§ GOAL: Repeat the entire listing exactly as written.
╭─ DATASET EXTRACT
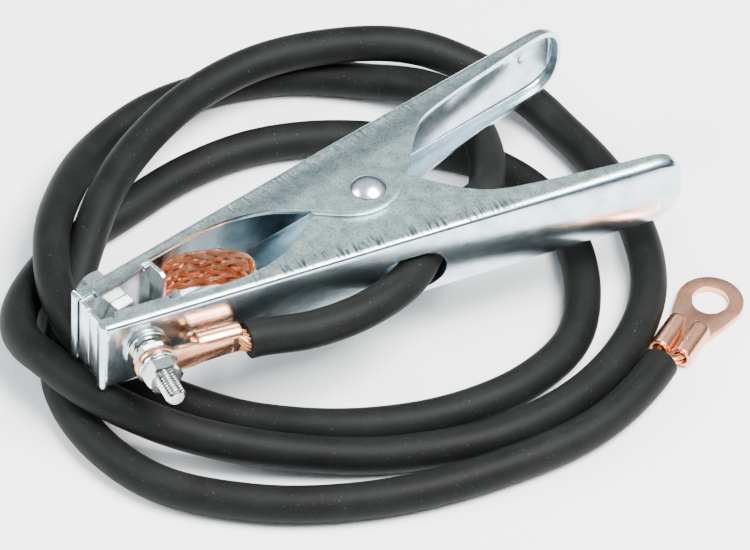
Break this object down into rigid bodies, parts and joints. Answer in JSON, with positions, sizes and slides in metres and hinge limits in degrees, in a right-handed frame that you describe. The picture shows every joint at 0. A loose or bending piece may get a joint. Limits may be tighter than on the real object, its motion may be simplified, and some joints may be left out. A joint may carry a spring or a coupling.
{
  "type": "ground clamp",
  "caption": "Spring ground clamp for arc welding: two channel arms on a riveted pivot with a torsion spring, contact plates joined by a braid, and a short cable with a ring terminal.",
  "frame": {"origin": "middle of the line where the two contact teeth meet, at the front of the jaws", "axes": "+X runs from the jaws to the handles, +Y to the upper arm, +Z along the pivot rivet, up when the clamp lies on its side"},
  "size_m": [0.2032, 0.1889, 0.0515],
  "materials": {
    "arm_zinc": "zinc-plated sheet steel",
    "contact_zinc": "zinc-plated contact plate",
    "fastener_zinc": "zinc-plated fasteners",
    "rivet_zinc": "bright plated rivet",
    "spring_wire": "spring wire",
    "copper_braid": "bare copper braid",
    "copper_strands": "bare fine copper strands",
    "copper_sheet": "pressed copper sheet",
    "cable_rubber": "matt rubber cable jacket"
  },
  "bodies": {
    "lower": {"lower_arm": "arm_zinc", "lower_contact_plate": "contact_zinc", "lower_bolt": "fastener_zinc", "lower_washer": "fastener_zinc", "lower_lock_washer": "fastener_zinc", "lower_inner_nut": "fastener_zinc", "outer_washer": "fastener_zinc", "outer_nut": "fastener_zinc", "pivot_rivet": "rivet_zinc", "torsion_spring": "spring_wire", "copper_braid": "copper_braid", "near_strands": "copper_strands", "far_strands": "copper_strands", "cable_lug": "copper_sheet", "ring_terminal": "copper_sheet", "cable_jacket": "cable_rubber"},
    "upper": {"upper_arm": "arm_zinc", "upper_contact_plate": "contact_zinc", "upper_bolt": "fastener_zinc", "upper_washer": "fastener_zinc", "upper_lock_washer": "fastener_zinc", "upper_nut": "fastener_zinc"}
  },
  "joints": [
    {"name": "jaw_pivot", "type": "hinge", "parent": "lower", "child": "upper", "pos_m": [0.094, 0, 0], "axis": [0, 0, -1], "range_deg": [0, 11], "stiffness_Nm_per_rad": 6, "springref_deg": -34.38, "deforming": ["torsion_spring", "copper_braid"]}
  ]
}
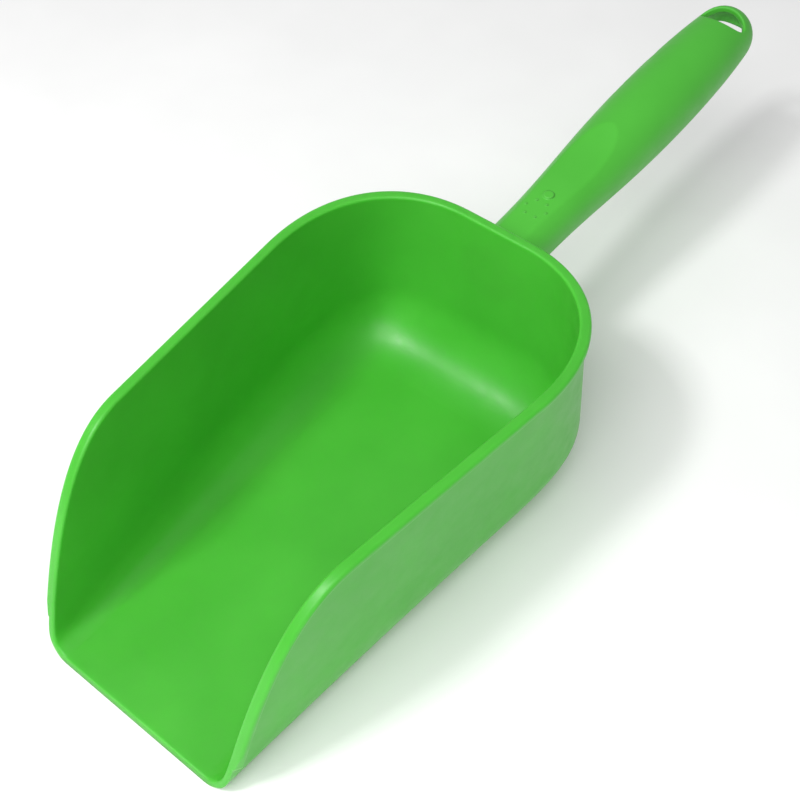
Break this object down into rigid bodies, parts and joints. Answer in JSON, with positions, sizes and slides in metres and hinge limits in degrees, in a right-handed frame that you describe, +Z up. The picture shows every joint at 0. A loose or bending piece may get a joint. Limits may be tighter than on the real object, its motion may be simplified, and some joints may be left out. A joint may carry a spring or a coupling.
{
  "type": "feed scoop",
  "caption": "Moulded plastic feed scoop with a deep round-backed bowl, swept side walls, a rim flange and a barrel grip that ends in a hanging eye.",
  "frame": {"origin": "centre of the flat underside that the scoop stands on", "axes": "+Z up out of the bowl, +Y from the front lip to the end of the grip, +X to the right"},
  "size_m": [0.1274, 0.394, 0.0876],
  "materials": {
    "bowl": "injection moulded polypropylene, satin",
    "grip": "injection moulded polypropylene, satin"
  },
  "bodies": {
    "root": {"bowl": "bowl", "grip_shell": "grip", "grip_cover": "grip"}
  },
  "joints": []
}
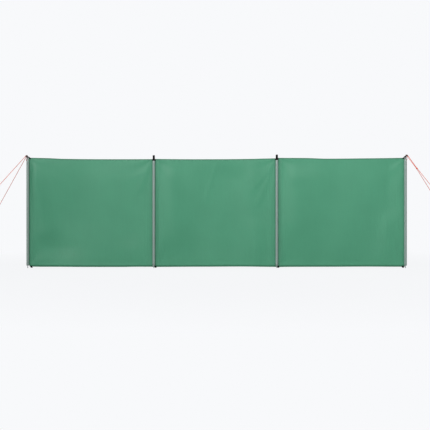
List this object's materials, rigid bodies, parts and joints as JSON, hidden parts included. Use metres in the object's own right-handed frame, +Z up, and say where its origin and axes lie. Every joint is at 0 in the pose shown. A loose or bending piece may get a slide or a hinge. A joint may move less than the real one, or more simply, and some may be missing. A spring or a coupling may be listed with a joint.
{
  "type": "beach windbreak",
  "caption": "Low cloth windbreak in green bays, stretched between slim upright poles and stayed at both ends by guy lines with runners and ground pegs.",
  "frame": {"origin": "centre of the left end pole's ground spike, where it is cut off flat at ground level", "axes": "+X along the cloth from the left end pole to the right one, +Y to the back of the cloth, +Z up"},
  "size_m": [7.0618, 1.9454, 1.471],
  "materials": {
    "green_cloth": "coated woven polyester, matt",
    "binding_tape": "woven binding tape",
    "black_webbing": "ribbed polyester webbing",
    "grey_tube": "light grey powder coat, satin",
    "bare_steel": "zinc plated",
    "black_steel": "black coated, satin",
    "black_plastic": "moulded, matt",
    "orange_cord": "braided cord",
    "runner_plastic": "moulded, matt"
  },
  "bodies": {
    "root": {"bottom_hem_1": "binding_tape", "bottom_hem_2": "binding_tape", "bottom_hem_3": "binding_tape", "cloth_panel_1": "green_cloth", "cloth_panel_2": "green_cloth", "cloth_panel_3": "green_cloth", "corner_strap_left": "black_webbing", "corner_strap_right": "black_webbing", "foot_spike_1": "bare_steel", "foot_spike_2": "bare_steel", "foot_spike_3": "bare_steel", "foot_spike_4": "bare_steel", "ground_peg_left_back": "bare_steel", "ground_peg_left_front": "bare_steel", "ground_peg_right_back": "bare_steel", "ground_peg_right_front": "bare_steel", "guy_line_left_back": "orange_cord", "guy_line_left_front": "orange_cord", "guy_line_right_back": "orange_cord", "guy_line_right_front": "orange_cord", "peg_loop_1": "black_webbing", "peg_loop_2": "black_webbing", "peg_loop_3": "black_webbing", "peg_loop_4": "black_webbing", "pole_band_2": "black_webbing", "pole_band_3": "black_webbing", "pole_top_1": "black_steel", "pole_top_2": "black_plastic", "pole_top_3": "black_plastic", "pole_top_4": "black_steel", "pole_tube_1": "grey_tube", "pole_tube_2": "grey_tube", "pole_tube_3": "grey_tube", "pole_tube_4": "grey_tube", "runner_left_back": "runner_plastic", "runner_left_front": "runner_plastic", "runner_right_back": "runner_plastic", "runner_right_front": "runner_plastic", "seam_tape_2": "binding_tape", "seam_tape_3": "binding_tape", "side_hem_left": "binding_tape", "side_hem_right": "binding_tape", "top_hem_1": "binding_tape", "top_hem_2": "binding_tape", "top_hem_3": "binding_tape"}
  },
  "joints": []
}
╰─
§ TASK RESULT:
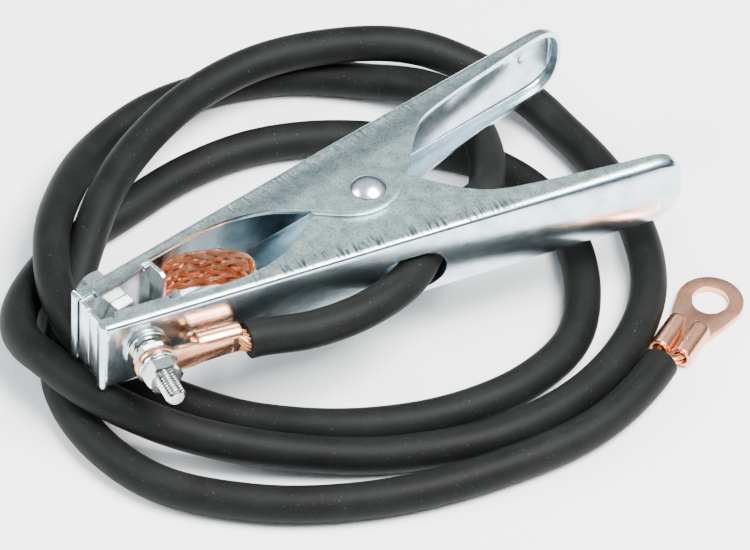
Break this object down into rigid bodies, parts and joints. Answer in JSON, with positions, sizes and slides in metres and hinge limits in degrees, in a right-handed frame that you describe. The picture shows every joint at 0. A loose or bending piece may get a joint. Limits may be tighter than on the real object, its motion may be simplified, and some joints may be left out. A joint may carry a spring or a coupling.
{
  "type": "ground clamp",
  "caption": "Spring ground clamp for arc welding: two channel arms on a riveted pivot with a torsion spring, contact plates joined by a braid, and a short cable with a ring terminal.",
  "frame": {"origin": "middle of the line where the two contact teeth meet, at the front of the jaws", "axes": "+X runs from the jaws to the handles, +Y to the upper arm, +Z along the pivot rivet, up when the clamp lies on its side"},
  "size_m": [0.2032, 0.1889, 0.0515],
  "materials": {
    "arm_zinc": "zinc-plated sheet steel",
    "contact_zinc": "zinc-plated contact plate",
    "fastener_zinc": "zinc-plated fasteners",
    "rivet_zinc": "bright plated rivet",
    "spring_wire": "spring wire",
    "copper_braid": "bare copper braid",
    "copper_strands": "bare fine copper strands",
    "copper_sheet": "pressed copper sheet",
    "cable_rubber": "matt rubber cable jacket"
  },
  "bodies": {
    "lower": {"lower_arm": "arm_zinc", "lower_contact_plate": "contact_zinc", "lower_bolt": "fastener_zinc", "lower_washer": "fastener_zinc", "lower_lock_washer": "fastener_zinc", "lower_inner_nut": "fastener_zinc", "outer_washer": "fastener_zinc", "outer_nut": "fastener_zinc", "pivot_rivet": "rivet_zinc", "torsion_spring": "spring_wire", "copper_braid": "copper_braid", "near_strands": "copper_strands", "far_strands": "copper_strands", "cable_lug": "copper_sheet", "ring_terminal": "copper_sheet", "cable_jacket": "cable_rubber"},
    "upper": {"upper_arm": "arm_zinc", "upper_contact_plate": "contact_zinc", "upper_bolt": "fastener_zinc", "upper_washer": "fastener_zinc", "upper_lock_washer": "fastener_zinc", "upper_nut": "fastener_zinc"}
  },
  "joints": [
    {"name": "jaw_pivot", "type": "hinge", "parent": "lower", "child": "upper", "pos_m": [0.094, 0, 0], "axis": [0, 0, -1], "range_deg": [0, 11], "stiffness_Nm_per_rad": 6, "springref_deg": -34.38, "deforming": ["torsion_spring", "copper_braid"]}
  ]
}
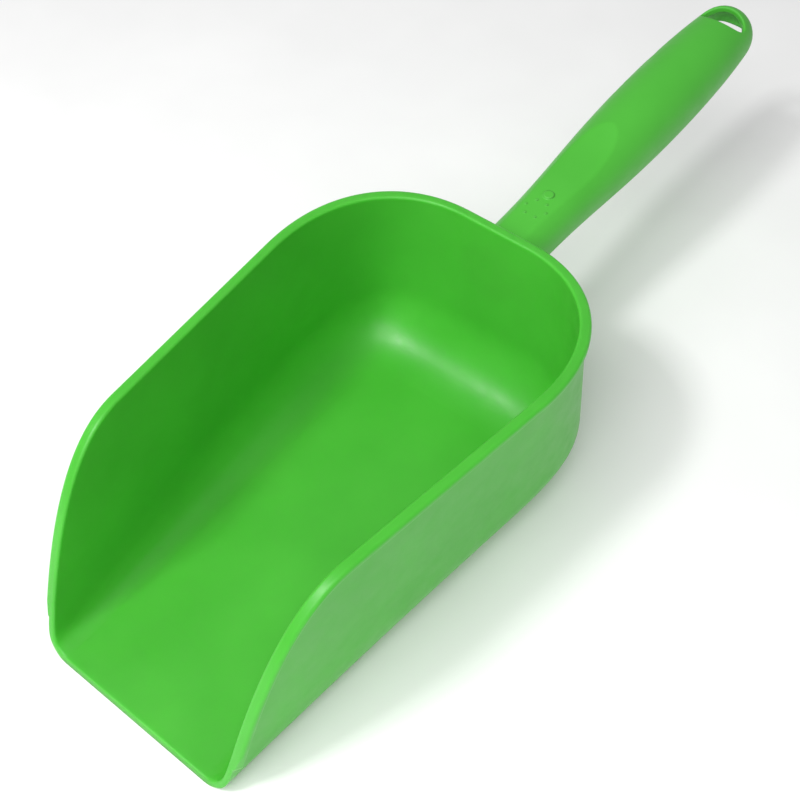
Break this object down into rigid bodies, parts and joints. Answer in JSON, with positions, sizes and slides in metres and hinge limits in degrees, in a right-handed frame that you describe, +Z up. The picture shows every joint at 0. A loose or bending piece may get a joint. Limits may be tighter than on the real object, its motion may be simplified, and some joints may be left out. A joint may carry a spring or a coupling.
{
  "type": "feed scoop",
  "caption": "Moulded plastic feed scoop with a deep round-backed bowl, swept side walls, a rim flange and a barrel grip that ends in a hanging eye.",
  "frame": {"origin": "centre of the flat underside that the scoop stands on", "axes": "+Z up out of the bowl, +Y from the front lip to the end of the grip, +X to the right"},
  "size_m": [0.1274, 0.394, 0.0876],
  "materials": {
    "bowl": "injection moulded polypropylene, satin",
    "grip": "injection moulded polypropylene, satin"
  },
  "bodies": {
    "root": {"bowl": "bowl", "grip_shell": "grip", "grip_cover": "grip"}
  },
  "joints": []
}
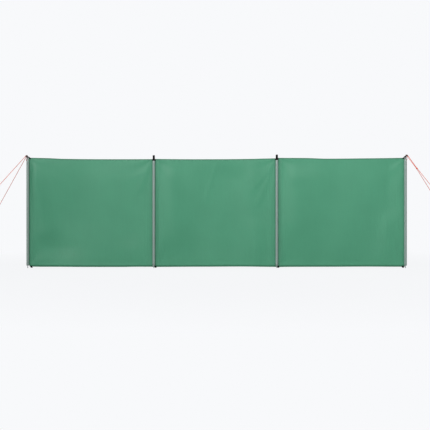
List this object's materials, rigid bodies, parts and joints as JSON, hidden parts included. Use metres in the object's own right-handed frame, +Z up, and say where its origin and axes lie. Every joint is at 0 in the pose shown. A loose or bending piece may get a slide or a hinge. A joint may move less than the real one, or more simply, and some may be missing. A spring or a coupling may be listed with a joint.
{
  "type": "beach windbreak",
  "caption": "Low cloth windbreak in green bays, stretched between slim upright poles and stayed at both ends by guy lines with runners and ground pegs.",
  "frame": {"origin": "centre of the left end pole's ground spike, where it is cut off flat at ground level", "axes": "+X along the cloth from the left end pole to the right one, +Y to the back of the cloth, +Z up"},
  "size_m": [7.0618, 1.9454, 1.471],
  "materials": {
    "green_cloth": "coated woven polyester, matt",
    "binding_tape": "woven binding tape",
    "black_webbing": "ribbed polyester webbing",
    "grey_tube": "light grey powder coat, satin",
    "bare_steel": "zinc plated",
    "black_steel": "black coated, satin",
    "black_plastic": "moulded, matt",
    "orange_cord": "braided cord",
    "runner_plastic": "moulded, matt"
  },
  "bodies": {
    "root": {"bottom_hem_1": "binding_tape", "bottom_hem_2": "binding_tape", "bottom_hem_3": "binding_tape", "cloth_panel_1": "green_cloth", "cloth_panel_2": "green_cloth", "cloth_panel_3": "green_cloth", "corner_strap_left": "black_webbing", "corner_strap_right": "black_webbing", "foot_spike_1": "bare_steel", "foot_spike_2": "bare_steel", "foot_spike_3": "bare_steel", "foot_spike_4": "bare_steel", "ground_peg_left_back": "bare_steel", "ground_peg_left_front": "bare_steel", "ground_peg_right_back": "bare_steel", "ground_peg_right_front": "bare_steel", "guy_line_left_back": "orange_cord", "guy_line_left_front": "orange_cord", "guy_line_right_back": "orange_cord", "guy_line_right_front": "orange_cord", "peg_loop_1": "black_webbing", "peg_loop_2": "black_webbing", "peg_loop_3": "black_webbing", "peg_loop_4": "black_webbing", "pole_band_2": "black_webbing", "pole_band_3": "black_webbing", "pole_top_1": "black_steel", "pole_top_2": "black_plastic", "pole_top_3": "black_plastic", "pole_top_4": "black_steel", "pole_tube_1": "grey_tube", "pole_tube_2": "grey_tube", "pole_tube_3": "grey_tube", "pole_tube_4": "grey_tube", "runner_left_back": "runner_plastic", "runner_left_front": "runner_plastic", "runner_right_back": "runner_plastic", "runner_right_front": "runner_plastic", "seam_tape_2": "binding_tape", "seam_tape_3": "binding_tape", "side_hem_left": "binding_tape", "side_hem_right": "binding_tape", "top_hem_1": "binding_tape", "top_hem_2": "binding_tape", "top_hem_3": "binding_tape"}
  },
  "joints": []
}